I've seen it described that QAM schemes are beneficial because they allow for the effective information rate of the link to be multiplied by the number of points in the constellation, thus making for faster data transmission at a particular Nyquist frequency. I've also seen the term "capacity-approaching code" to refer to block codes that approach the Shannon limit, i.e. the theoretical maximum rate at which information can be transported over a link. The concept seems simple enough but I'm not sure how this is achieved in practice.
I've also read about parity-check matrices, which I guess are just convenient ways of modelling the parity rules of some given block code? So if we consider binary data as a polynomial \$\sum 2^i x_i\$ for \$x:[0,1]\$, then each row in a parity-check matrix defines which terms must sum (mod 2) to zero, i.e. have even parity. Or, programmatically:
foreach (row in matrix)
{
if (hamming_weight(value & row) != 0)
return false;
}
return true;
The example on the Wikipedia page seems reasonably straight forward.

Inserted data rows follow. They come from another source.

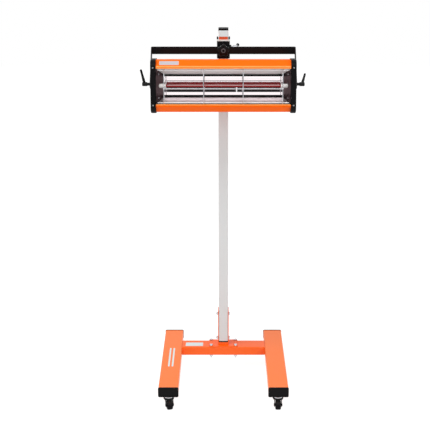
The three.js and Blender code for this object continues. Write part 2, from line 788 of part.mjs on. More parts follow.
function backReflector() {
  const x = trough.backX - 0.5;
  const y = trough.back;
  const outline = folded([
    [y + backPanelLeanBottom, -backPanelHalf], [y, backPanelFold], [y, backPanelBend],
    [y - backPanelLeanTop, backPanelHalf]], reflectorWall);
  const panel = alongX(outline, -x, x);
  const underTube = tubeRise - tubeDiameter / 2 - seat;
  const far = tubeSupportOffset + tubeSupportWall;
  const foot = underTube - tubeSupportHeight;
  const support = block(tubeSupportOffset, far, -tubeForward - 5, y + reflectorWall / 2, foot, underTube);
  return join(panel, support);
}

function endReflector() {
  const { front, back, frontX, backX } = trough;
  const edge = 0.8;
  const frontZ = reflectorFrontHalf - edge;
  const backZ = reflectorBackHalf - edge;
  const plate = sheet([
    [frontX, front, -frontZ], [backX, back, -backZ],
    [backX, back, backZ], [frontX, front, frontZ]], reflectorWall);
  const hole = towardX(rod(ceramicDiameter / 2 + 0.6, backX - 1, capInner));
  return cut(plate, hole.translate(0, -tubeForward, tubeRise));
}

function infraredTube() {
  return towardX(rod(tubeDiameter / 2, -tubeHalf, tubeHalf, 20)).translate(0, -tubeForward, tubeRise);
}

function tubeEnd() {
  const radius = ceramicDiameter / 2;
  const body = turned([
    [0, 0], [radius - 1, 0], [radius, 1.5], [radius, ceramicLength - 9], [ceramicNeck, ceramicLength - 9],
    [ceramicNeck, ceramicLength], [0, ceramicLength]]);
  return towardX(body).translate(tubeHalf + seat, -tubeForward, tubeRise);
}

function tubeClip() {
  const ceramicEnd = tubeHalf + seat + ceramicLength;
  const half = ceramicNeck;
  const collar = towardX(ring(ceramicNeck + 2, ceramicNeck + slip, ceramicEnd - 7, ceramicEnd + 1, 16));
  const post = block(ceramicEnd + seat, capInner + capPocket - seat, -half, half, -half, half);
  return join(collar, post).translate(0, -tubeForward, tubeRise);
}

// Guard: upright wires hooked behind the housing lips, with one level wire welded across their front
function guardWires() {
  const hook = -(headFront - sheetWall - seat - guardWireRadius);
  const bow = -headFront - guardBow;
  const half = [
    [hook, lipHalfHeight - 3], [hook, openingHalfHeight - 0.5], [hook - 6, openingHalfHeight - 9],
    [bow + 3, guardStandHalf + 6], [bow, guardStandHalf - 4], [bow, guardStandHalf / 3]];
  const points = [...half, ...half.map(([y, z]) => [y, -z]).reverse()];
  const path = new THREE.CatmullRomCurve3(points.map(([y, z]) => new THREE.Vector3(0, y, z)));
  const section = circle(guardWireRadius);
  const wires = [-1.5, -0.5, 0.5, 1.5].map((i) => {
    const wire = new THREE.ExtrudeGeometry(section, { steps: 24, curveSegments: 3, extrudePath: path });
    return wire.translate(i * guardSpacing, 0, 0);
  });
  const reach = guardEnd + 2 * guardWireRadius;
  const level = towardX(rod(guardWireRadius, -reach, reach, 6));
  level.translate(0, bow - 1.6 * guardWireRadius, -guardLevelDrop);
  return join(...wires, level);
}

// Rear fittings
function switchBody() {
  const face = headBack + seat;
  const x = switchCutWidth / 2 - slip;
  const z = switchCutHeight / 2 - slip;
  const halfWidth = switchWidth / 2;
  const halfHeight = switchHeight / 2;
  const bezel = block(-halfWidth, halfWidth, face, face + switchBezel, -halfHeight, halfHeight);
  const body = block(-x, x, face - 16, face + 1, -z, z);
  const pocket = block(-x + 1.2, x - 1.2, face - 10, face + switchBezel + 1, -z + 1.2, z - 1.2);
  return cut(join(bezel, body), pocket).translate(switchX, 0, 0);
}

function switchRocker() {
  const half = switchCutHeight / 2 - slip - 1.2 - seat;
  const profile = shapeOf([
    [-rockerHalf, -5], [rockerHalf, -5], [rockerHalf, rockerProud - 1], [0, rockerProud - 2.5],
    [-rockerHalf, rockerProud - 1]]);
  return alongZ(profile, -half, half);
}

function placedRocker() {
  const group = new THREE.Group();
  group.position.set(switchX, headBack, 0);
  group.rotation.z = rad(rockerTilt);
  group.add(piece('switch_rocker', switchRocker(), 'black'));
  return group;
}

function cableGland() {
  const outside = headBack + seat;
  const inside = headBack - sheetWall - seat;
  const end = outside + glandLength;
  const bore = glandRadius - 4;
  const profile = [
    [bore, inside - 8], [glandRadius, inside - 8], [glandRadius, inside - 4], [glandNutRadius, inside - 4],
    [glandNutRadius, inside], [glandRadius, inside], [glandRadius, outside], [glandNutRadius, outside],
    [glandNutRadius, outside + 6], [glandNutRadius - 1.5, outside + 7], [glandNutRadius - 1.5, end - 6],
    [glandRadius - 1, end], [bore, end], [bore, inside - 8]];
  return towardY(turned(profile)).translate(glandX, 0, 0);
}

function terminalBlock() {
  const back = headBack - sheetWall - seat;
  const front = back - terminalDepth;
  const half = terminalWidth / 2;
  const body = block(-half, half, front, back, -terminalHeight / 2, terminalHeight / 2);
  const wells = [-1, 0, 1].map((i) => (
    towardY(rod(2.5, front - 1, front + 4, 10)).translate(i * terminalWidth / 3.4, 0, 0)));
  return cut(body, ...wells).translate(terminalX, 0, 0);
}

// Assembly
function mirrored(mesh) {
  mesh.scale.x = -1;
  return mesh;
}

function baseGroup() {
  const group = new THREE.Group();
  const sides = [[-1, 'left'], [1, 'right']];
  const ends = [[-1, 'front'], [1, 'rear']];
  for (const [side, sideName] of sides) {
    group.add(piece(`leg_tube_${sideName}`, legTube(side), 'orange'));
    for (const [end, endName] of ends) {
      group.add(piece(`leg_plug_${endName}_${sideName}`, legPlug(side, end), 'black'));
    }
  }
  group.add(piece('cross_tube', crossTube(), 'orange'), piece('mast_socket', mastSocket(), 'orange'));
  socketBolts.forEach((place, i) => group.add(piece(`socket_bolt_${i + 1}`, socketBolt(place), 'zinc')));
  group.add(
    piece('mast_cross_bolt_lower', mastCrossBolt(crossBolts[0]), 'zinc'),
    piece('mast_cross_bolt_upper', mastCrossBolt(crossBolts[1]), 'zinc'),
    piece('mast_tube', mastTube(), 'mast'),
    piece('mast_top_cap', mastTopCap(), 'black'));
  for (const place of casterPlaces) {
    const stem = casterStem().translate(place.side * legX, place.y, 0);
    group.add(piece(`caster_stem_${place.name}`, stem, 'zinc'), placedCaster(place));
  }
  return group;
}

function carriageGroup() {
  const group = new THREE.Group();
  group.add(
    piece('carriage_sleeve', carriageSleeve(), 'powder'),
    piece('carriage_glide_upper', upperGlide(), 'nylon'),
    piece('carriage_glide_lower', lowerGlide(), 'black'),
    piece('yoke_pivot_stud', yokePivotStud(), 'zinc'),
    piece('friction_washer', frictionWasher(), 'nylon'),
    piece('yoke', yoke(), 'powder'),
    piece('star_knob', starKnob(), 'black'),
    heightClamp());
  return group;
}

function headGroup() {
  const group = new THREE.Group();
  group.position.set(0, 0, -headDrop);
  group.add(
    piece('upper_housing', upperHousing(), 'orange'),
    piece('lower_housing', lowerHousing(), 'orange'),
    piece('rear_cover', rearCover(), 'orange'),
    piece('reflector_upper', sideReflector(), 'mirror'),
    piece('reflector_lower', lowerReflector(), 'mirror'),
    piece('reflector_back', backReflector(), 'mirror'),
    piece('infrared_tube', infraredTube(), 'quartz'),
    piece('guard_grid', guardWires(), 'zinc'),
    piece('switch_body', switchBody(), 'black'),
    placedRocker(),
    piece('cable_gland', cableGland(), 'black'),
    piece('terminal_block', terminalBlock(), 'ceramic'));
  const paired = {
    end_cap: [endCap, 'black'],
    reflector_end: [endReflector, 'mirror'],
    tube_end: [tubeEnd, 'ceramic'],
    tube_clip: [tubeClip, 'zinc'],
    tilt_stud: [tiltStud, 'zinc'],
  };
  for (const [name, [make, finish]] of Object.entries(paired)) {
    group.add(piece(`${name}_right`, make(), finish), mirrored(piece(`${name}_left`, make(), finish)));
  }
  const tilted = new THREE.Group();
  tilted.position.set(0, tiltY, tiltZ);
  tilted.rotation.x = -rad(headRestTilt);
  tilted.add(group);
  return tilted;
}

function leverGroup() {
  const group = new THREE.Group();
  group.position.set(0, tiltY, tiltZ);
  group.add(placedLever('tilt_lever_left', -1, 0), placedLever('tilt_lever_right', 1, rightLeverTurn));
  return group;
}

const lamp = new THREE.Group();
lamp.add(baseGroup(), carriageGroup(), headGroup(), leverGroup());

export default lamp;
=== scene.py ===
"""Looks of an infrared curing lamp on a rolling stand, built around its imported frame.

Lengths are in metres. Sizes written in millimetres are turned into metres by MM.
"""

import json
import logging
import math
from contextlib import contextmanager
from dataclasses import dataclass, field
from enum import Enum
from typing import Callable, Iterator, Sequence

import bmesh
import bpy
from mathutils import Matrix, Vector

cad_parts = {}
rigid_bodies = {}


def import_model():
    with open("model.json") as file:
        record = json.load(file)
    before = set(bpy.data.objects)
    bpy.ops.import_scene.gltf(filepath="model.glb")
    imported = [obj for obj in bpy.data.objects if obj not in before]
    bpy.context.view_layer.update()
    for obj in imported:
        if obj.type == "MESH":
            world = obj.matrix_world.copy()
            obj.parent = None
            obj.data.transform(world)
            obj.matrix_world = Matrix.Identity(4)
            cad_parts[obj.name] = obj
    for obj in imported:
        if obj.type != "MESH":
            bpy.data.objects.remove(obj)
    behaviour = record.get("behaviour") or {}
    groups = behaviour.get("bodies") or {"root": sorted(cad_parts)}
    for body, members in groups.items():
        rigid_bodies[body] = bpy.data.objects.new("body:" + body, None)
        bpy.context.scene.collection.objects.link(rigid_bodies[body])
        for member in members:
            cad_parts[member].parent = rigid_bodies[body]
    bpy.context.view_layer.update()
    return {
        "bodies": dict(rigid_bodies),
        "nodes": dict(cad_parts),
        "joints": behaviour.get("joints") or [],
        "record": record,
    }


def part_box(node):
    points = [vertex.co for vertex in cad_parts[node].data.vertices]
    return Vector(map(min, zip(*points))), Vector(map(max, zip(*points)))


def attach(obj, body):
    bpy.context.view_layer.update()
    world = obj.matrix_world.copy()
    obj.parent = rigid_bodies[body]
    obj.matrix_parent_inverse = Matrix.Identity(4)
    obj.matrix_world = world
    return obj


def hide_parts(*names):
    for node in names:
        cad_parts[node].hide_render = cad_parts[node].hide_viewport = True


log = logging.getLogger("curing_lamp")

MM = 0.001
IMAGE_SIZE = 430
FOCAL_PIXELS = 1040
SENSOR_WIDTH = 36.0
SIDES = ((-1, "left"), (1, "right"))
LEVELS = ((-1, "lower"), (1, "upper"))

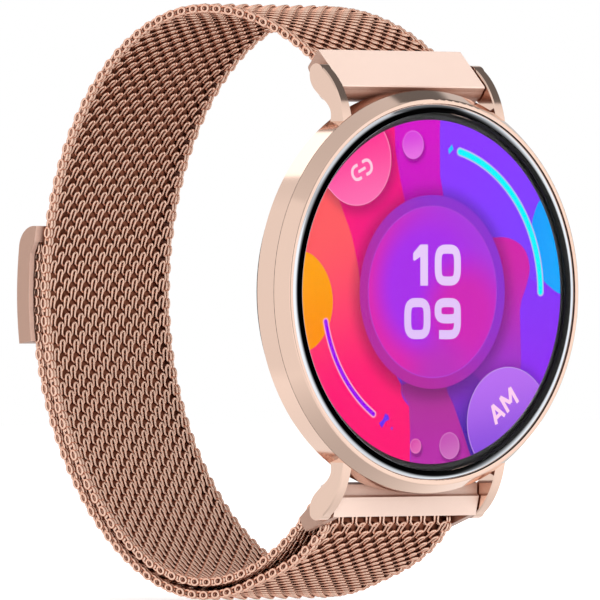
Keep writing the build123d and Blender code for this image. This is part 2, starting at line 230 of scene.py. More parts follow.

I presume that these come in handy if you're trying to build some kind of combinatorial logic in an FPGA or ASIC that needs to quickly distinguish between valid and invalid symbols, e.g. via a LUT.
At this point we start to reach the limits of my understanding. I've seen reference to turbo codes, LDPC, convolutional codes, recursive codes, iterative decoding, Tanner graphs, belief propagation, non-uniform constellations (NUCs), factor graphs, maximum likelihood decoding, decoder complexity, Trellis modulation, and Rayleigh fading channels. I'm quickly getting lost in the minutiae and am struggling to attain a big-picture understanding. The most readable paper on BICM that I could find was "Bit-interleaved coded modulation" (2008) by Martinez, Caire, but this quickly shot into the realm of formal hieroglyphics and left me behind.
Given this foundation of understanding, can someone explain how BICM works (and some key points about what makes it useful) without going off the deep end with unfamiliar notation and terms?